Given problem »
Only the lines from the start of the data through the one containing "return shapes" belong in your answer; return them exactly.

— Start of Information shown —

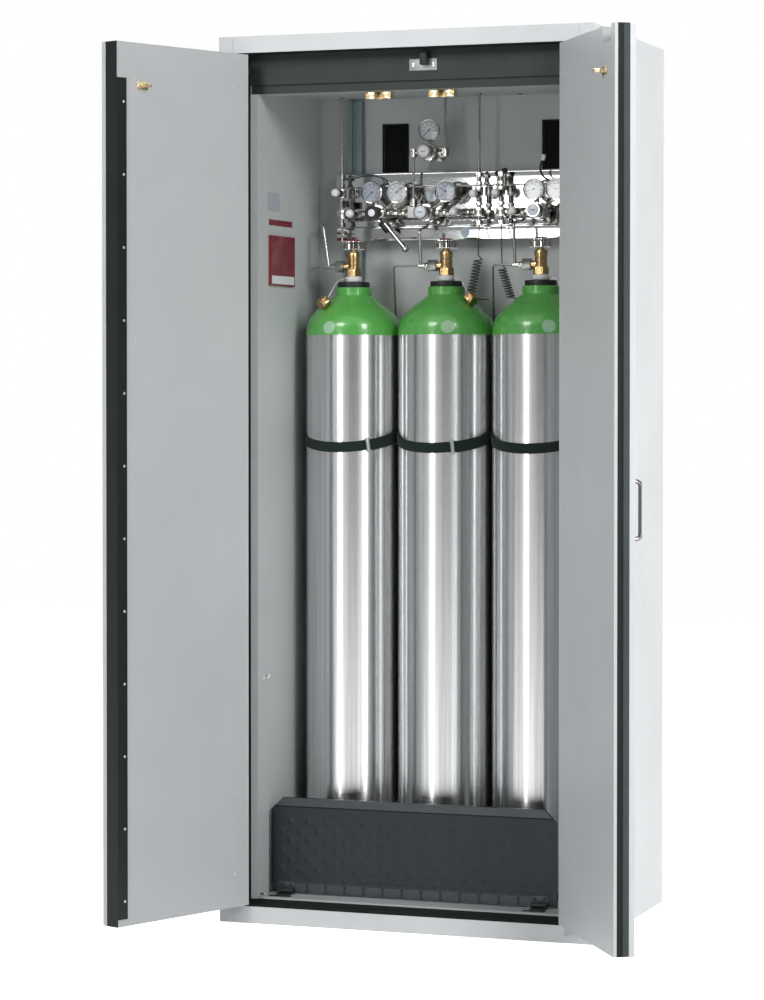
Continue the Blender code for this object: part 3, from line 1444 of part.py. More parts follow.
def right_extras(stack_x, regulator_x, gauges_x):
    """Two gauges and the two dark cap knobs on the stack."""
    block = STACK_BLOCK_WIDTH
    shapes = [piece for x in gauges_x for piece in gauge(x, GAUGE_ROW, GAUGE_RADIUS, regulator_x)]
    for offset, height in ((-block * 0.4, 0), (block * 0.4, block * 0.3)):
        x = stack_x + offset
        top = STACK_TOP - block / 2 + height
        shapes.append(rod((x, STATION_Y, GAUGE_ROW), (x, STATION_Y, top), STACK_NECK_RADIUS * 0.8))
        shapes.append(ball((x, STATION_Y, top), CAP_KNOB_RADIUS))
    return shapes


def outlet_tube(x):
    """Slanted chrome outlet tube with its black bulb."""
    y = STATION_Y - REGULATOR_LENGTH / 2
    start = Vector((x, y, KNOB_ROW))
    end = start + Vector((OUTLET_TUBE_RUN, -REGULATOR_RADIUS, -OUTLET_TUBE_DROP))
    toward = (end - start).normalized()
    bulb = start + toward * REGULATOR_RADIUS * 1.5 - Vector((BULB_RADIUS, 0, 0))
    return [
        rod(start, end, OUTLET_TUBE_RADIUS),
        rod(end - toward * BULB_RADIUS, end, BULB_RADIUS),
        rod(bulb, bulb + toward * BULB_LENGTH, BULB_RADIUS),
    ]


def line_regulator():
    """Upper line regulator with its own gauge, inlet tube and riser."""
    y = STATION_Y
    x = LINE_REGULATOR_X
    z = LINE_KNOB_ROW
    front = y - REGULATOR_LENGTH / 2
    shapes = [
        rod((x, y + REGULATOR_LENGTH / 4, z), (x, front, z), REGULATOR_RADIUS, ROUND_SEGMENTS),
        rod(
            (x, front + SHEET, z),
            (x, front - REGULATOR_BONNET_LENGTH, z),
            REGULATOR_BONNET_RADIUS,
            ROUND_SEGMENTS,
            REGULATOR_BONNET_RADIUS * 0.6,
        ),
        rod((x, y, z), (LINE_GAUGE_X, y, LINE_GAUGE_ROW), GAUGE_STEM_RADIUS),
        rod(
            (LINE_GAUGE_X, y - GAUGE_THICKNESS * 1.5, LINE_GAUGE_ROW),
            (LINE_GAUGE_X, y + GAUGE_STEM_RADIUS / 2, LINE_GAUGE_ROW),
            GAUGE_RADIUS,
            ROUND_SEGMENTS,
        ),
        rod((x, y, z), (LINE_OUTLET_X, y, z), STACK_NECK_RADIUS),
        rod((LINE_OUTLET_X, y, z - STACK_NECK_RADIUS), (LINE_OUTLET_X, y, CEILING_FACE - FIT_GAP), RISER_RADIUS, HEX_SEGMENTS + 2),
        rod((x, y, z), (LINE_INLET_X, y, z), STACK_NECK_RADIUS),
        rod((LINE_INLET_X, y, z + STACK_NECK_RADIUS), (LINE_INLET_X, y, KNOB_ROW + BAR_RADIUS * 2), RISER_RADIUS, HEX_SEGMENTS + 2),
        rod((x, y, z), (x, INNER_BACK - FIT_GAP, z), GAUGE_STEM_RADIUS),
    ]
    nut = STACK_NUT_RADIUS
    for place in ((LINE_INLET_X, z), (LINE_OUTLET_X, z)):
        shapes.append(rod((place[0], y, z - nut), (place[0], y, z + nut), nut, HEX_SEGMENTS))
    shapes.append(
        rod(
            (LINE_INLET_X, y, KNOB_ROW + BAR_RADIUS * 2),
            (LINE_INLET_X, y, KNOB_ROW + BAR_RADIUS * 4),
            nut,
            HEX_SEGMENTS,
        )
    )
    finish(fuse(shapes), "line_regulator", LOOKS["chrome"], smooth=True)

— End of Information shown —

Result below »
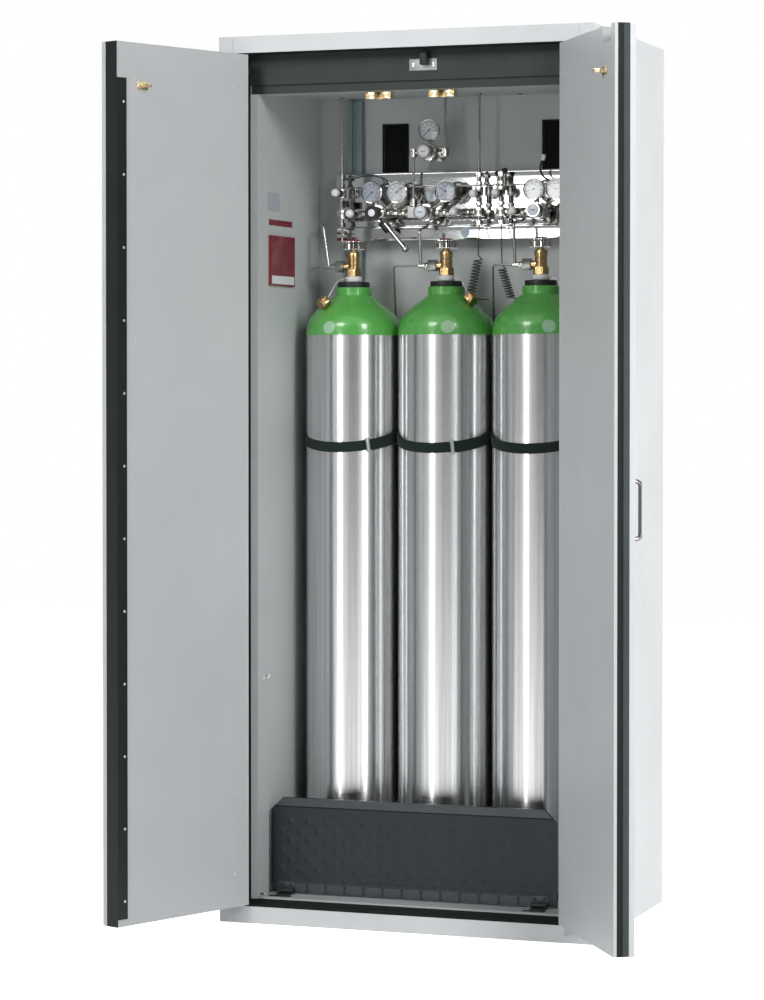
Continue the Blender code for this object: part 3, from line 1444 of part.py. More parts follow.
def right_extras(stack_x, regulator_x, gauges_x):
    """Two gauges and the two dark cap knobs on the stack."""
    block = STACK_BLOCK_WIDTH
    shapes = [piece for x in gauges_x for piece in gauge(x, GAUGE_ROW, GAUGE_RADIUS, regulator_x)]
    for offset, height in ((-block * 0.4, 0), (block * 0.4, block * 0.3)):
        x = stack_x + offset
        top = STACK_TOP - block / 2 + height
        shapes.append(rod((x, STATION_Y, GAUGE_ROW), (x, STATION_Y, top), STACK_NECK_RADIUS * 0.8))
        shapes.append(ball((x, STATION_Y, top), CAP_KNOB_RADIUS))
    return shapes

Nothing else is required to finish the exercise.